Meet John, he is a pretty smart guy, fresh out of college and is growing tired of working at his current job. He decides to start his own company with an idea he’s had for a few years now. He signs up for Codeacademy - teaches himself how to code and begins to make a website for his idea. He is a fast learner and finishes the website within a month. He decides to leave his job and rely on savings he has to focus on his idea. He sends his site to some of his friends, they love it, and very quickly, he has more people using his site than he could ever imagined.
He takes some time to make some updates and make sure his server is able to handle all the traffic he has been receiving to his site. He then receives an email from a Techcrunch writer asking if they can interview him about his company. He excitedly agrees, and prepares for an “official launch.” He has a great interview with Techcrunch and a few days later the article hits coinciding with his official launch.
He gets a rush of sign ups to his site, gets a couple more write ups from PandoDaily, TNW, even the normally critical Hacker News is singing praises. It seemed like everyone is writing about and talking about his company. He is more than excited. A week goes by and the sign ups keep rolling in. He then receives an email from Fred Wilson asking for a meeting. He prepares some information about his company, specifically highlighting the growth.
The meeting goes great and Fred wants to invest $2 million into his company. He is super excited. He goes out an hires a few more engineers and a week later he is really rolling. Next thing he knows Google emails him asking for a meeting. He learns from the meeting that they want to buy his company and he decides to sell for $8 million.
John did it, launched his own company and sold it. Poof! Just like that.
That’s how the startup cycle works right?

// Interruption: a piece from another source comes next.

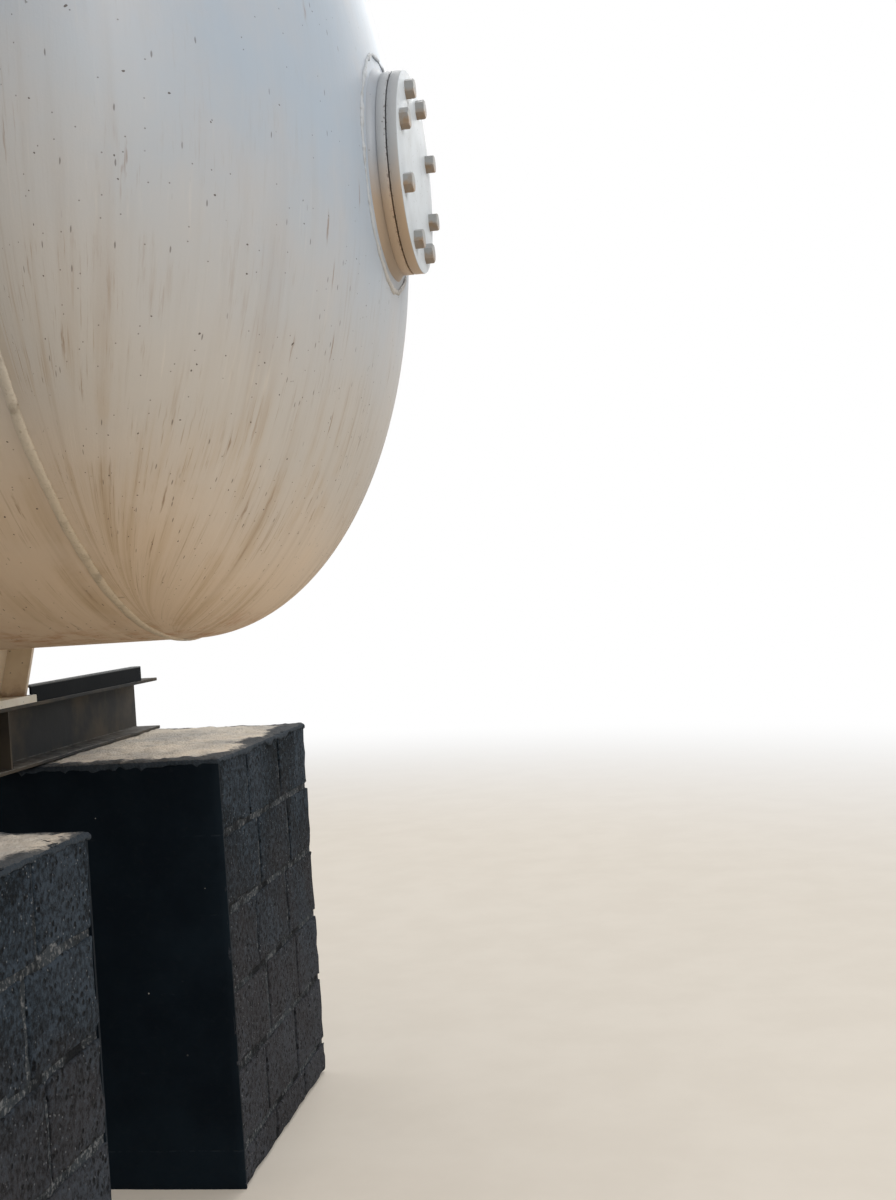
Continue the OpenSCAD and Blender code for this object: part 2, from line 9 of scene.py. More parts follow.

If it did, I don’t know if it would be any fun. The ups and downs and challenges are the fun part. My experience in starting a company has been nothing like John’s fake ass experience. If it were that easy, everyone would be doing it, although it seems a lot of people are trying. The taste of victory after a long battle is much sweeter than it would be after John’s cakewalk. When it’s all said and done and I tell our journey I know 100% it will be more interesting than John’s and that’s something I look forward to. Call me naive, but I love a good challenge and starting your own company is one of the toughest challenges I can think of.